Resident Evil 4 ist aufgrund seines Tempos zwar nicht mehr so unheimlich wie Teil 1, wo es mehr subtilen Horror gab. Aber es gibt immer noch das klassische Grauen mit trügerisch langer Stille und plötzlichen Schockmomenten - vor allem zu Beginn und am Ende im Labor. Trotzdem werden Kenner der Reihe, vor allem des einflussreichen ersten Teils, feststellen, dass diese Momente spärlicher auftauchen. Auch deshalb, weil einem nicht mehr dieses beklemmende Gefühl der Hilflosigkeit im Nacken sitzt. Man wird entsetzt und schockiert, aber man hat meist die Gewissheit, überall genug Munition zu finden, um sich freizuschießen. Es gibt bis auf die erste Spielstunde selten Phasen, in denen man seine Waffen nicht ausreichend füttern kann.
Und das ist vielleicht der größte Kritikpunkt, den man Capcom vorhalten könnte: Das Überleben wird einem zu selten in Sachen Nachschub schwer gemacht. Das war ein Markenzeichen des alten Resident Evil, das neue geht komplett andere Wege. In den Vorgängern musste man aufgrund der knappen Munition öfter mal fliehen. Ist dieser Überschuss ein Beinbruch für den Spannungsbogen? Nein, höchstens eine Prellung. Eine, die schnell vergessen ist. Nicht nur, weil sie Frust vorbeugt. Denn erstens muss man auch jetzt fliehen: Zwar nicht aufgrund fehlender Feuerkraft, aber aufgrund übergroßer und verflixt schneller Monster, die euch wie einen Hasen durch die Gänge hetzen, während ihr Sicherheitstüren öffnen müsst - die Zeit und den Tod im Nacken. Zweitens spielt sich Resident Evil 4 trotz der vollen Magazine wie ein virtualisierter Clive Barker-Roman: Es reiht Extremsituation an Extremsituation, lässt euch den Atem anhalten und fordert. Trotz der Projektilfülle bleibt der Motivationsfaden straff, denn das Spiel verlangt Nonstop-Reaktionen von euch und bietet viele knifflige Szenen, in denen ihr in null Komma nichts den Löffel abgeben könnt.

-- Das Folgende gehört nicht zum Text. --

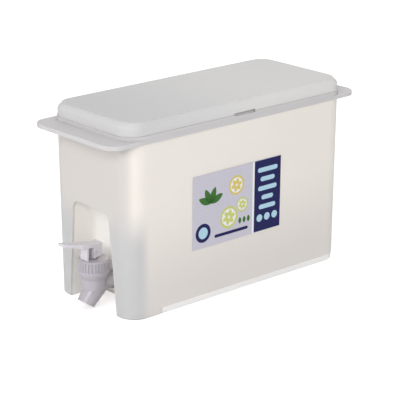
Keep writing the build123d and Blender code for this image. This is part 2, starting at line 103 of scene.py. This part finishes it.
# materials
class Nodes:
    # short hand for one material's node tree
    def __init__(self, name):
        self.material = bpy.data.materials.new(name)
        self.material.use_nodes = True
        self.tree = self.material.node_tree
        self.tree.nodes.clear()
        self.output = self.add("ShaderNodeOutputMaterial")
        self.shader = self.add("ShaderNodeBsdfPrincipled")
        self.link(self.shader.outputs[0], self.output.inputs["Surface"])
        self.place = self.add("ShaderNodeTexCoord").outputs["Object"]

    def add(self, kind, **settings):
        node = self.tree.nodes.new(kind)
        for key, value in settings.items():
            setattr(node, key, value)
        return node

    def link(self, source, target):
        self.tree.links.new(source, target)

    def noise(self, scale, detail=3.0):
        node = self.add("ShaderNodeTexNoise")
        node.inputs["Scale"].default_value = scale
        node.inputs["Detail"].default_value = detail
        self.link(self.place, node.inputs["Vector"])
        return node.outputs["Fac"]

    def ramp(self, value, stops):
        node = self.add("ShaderNodeValToRGB")
        ramp = node.color_ramp
        while len(ramp.elements) > 1:
            ramp.elements.remove(ramp.elements[-1])
        ramp.elements[0].position = stops[0][0]
        ramp.elements[0].color = (*stops[0][1], 1)
        for spot, colour in stops[1:]:
            ramp.elements.new(spot).color = (*colour, 1)
        self.link(value, node.inputs["Fac"])
        return node.outputs["Color"]

    def bump(self, height, strength, distance=0.0001):
        node = self.add("ShaderNodeBump")
        node.inputs["Strength"].default_value = strength
        node.inputs["Distance"].default_value = distance
        self.link(height, node.inputs["Height"])
        self.link(node.outputs["Normal"], self.shader.inputs["Normal"])

    def axis(self, name):
        split = self.add("ShaderNodeSeparateXYZ")
        self.link(self.place, split.inputs[0])
        return split.outputs[name]

    def compute(self, operation, *values):
        # numbers go into the node's own sockets, and the rest are links
        node = self.add("ShaderNodeMath", operation=operation)
        for socket, value in zip(node.inputs, values):
            if isinstance(value, (int, float)):
                socket.default_value = value
            else:
                self.link(value, socket)
        return node.outputs[0]

    def fade(self, value, ends):
        # soft step: 0 up to the first place and 1 from the second, which may be the lower one
        step = self.add("ShaderNodeMapRange", interpolation_type="SMOOTHSTEP")
        step.inputs["From Min"].default_value = ends[0]
        step.inputs["From Max"].default_value = ends[1]
        self.link(value, step.inputs["Value"])
        return step.outputs["Result"]

    def together(self, *shares):
        # full only where every share is
        product = shares[0]
        for share in shares[1:]:
            product = self.compute("MULTIPLY", product, share)
        return product

    def over(self, share, colour):
        # colour laid over the base colour by a share
        socket = self.shader.inputs["Base Color"]
        mix = self.add("ShaderNodeMix", data_type="RGBA")
        under, laid, result = mix.inputs[6], mix.inputs[7], mix.outputs[2]    # the node's colour sockets
        self.link(share, mix.inputs["Factor"])
        self.link(socket.links[0].from_socket, under)
        laid.default_value = (*linear(colour), 1)
        self.link(result, socket)


def linear(rgb):
    # a colour as it shows, from 0 to 255, as the light that it stands for
    values = [c / 255 for c in rgb]
    return tuple(c / 12.92 if c <= 0.04045 else ((c + 0.055) / 1.055) ** 2.4 for c in values)


# each finish: its colour as it should show, how far the colour drifts, and the shader's values;
# milky is the share of light that scatters inside the wall, and depth how far it gets in metres
finishLooks = {
    "tank": {
        "colour": (243, 235, 227),
        "drift": 0.01,
        "rough": 0.42,
        "ior": 1.40,
        "milky": 0.6,
        "depth": 0.004,
    },
    "lid": {
        "colour": (220, 219, 218),
        "drift": 0.01,
        "rough": 0.62,
        "ior": 1.35,
        "milky": 0.3,
        "depth": 0.002,
    },
    # painted shade: the tap's body, bonnet, stem and back nut are the lever's plastic painted darker,
    # for the shade inside the thick hollow body
    "tap": {
        "colour": (186, 182, 190),
        "drift": 0.01,
        "rough": 0.24,
        "ior": 1.45,
        "milky": 0.3,
        "depth": 0.002,
    },
    "lever": {
        "colour": (216, 213, 220),
        "drift": 0.01,
        "rough": 0.24,
        "ior": 1.45,
        "milky": 0.3,
        "depth": 0.002,
    },
    "rubber": {"colour": (34, 34, 36), "drift": 0.10, "rough": 0.60, "ior": 1.45},
    "silicone": {"colour": (226, 226, 222), "drift": 0.02, "rough": 0.45, "ior": 1.45},
    "steel": {"colour": (170, 170, 176), "drift": 0.05, "rough": 0.30, "ior": 1.45, "metal": 1.0},
}
moulding = {
    "driftScale": 18.0,      # slow drift of the colour over a piece
    "driftStops": (0.3, 0.7),
    "grainScale": 900.0,     # fine grain of the mould
    "grainDetail": 2.0,
    "grainStrength": 0.08,
}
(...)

Frustfreier Nervenkitzel XXL
Kann man unbegrenzt Waffen mitnehmen? Ja. Aber nur, wenn ihr den Kofferplatz für teures Geld erweitert, damit ihr Granaten, Munition, Heilkräuter sowie Waffen und ihre zahlreichen Aufsätze hineinpacken könnt: Stabilisierungsgriffe, Zielfernrohre, Wärmebildsichtgerät. Diese Begrenzung sorgt dafür, dass man nicht das ganze Arsenal von der Uzi bis zum Minenwerfer mitnehmen kann. Aber dafür tragt ihr den Koffer immer bei euch - Capcom hat komplett auf die nervigen Truhen verzichtet. Auch die Farbbänder wurden endlich ad acta gelegt: Ihr könnt zwar nur an bestimmten Stellen speichern, aber die kommen regelmäßig vor heiklen Szenen, nach einem Kapitel. Und da ihr eine unbegrenzte Zahl an Continues habt, die sogar während eines Bosskampfs Speicherpunkte setzen, kommt nie langer Wiederholungsfrust auf. Resident Evil 4 spielt sich wesentlich angenehmer als die Vorgänger.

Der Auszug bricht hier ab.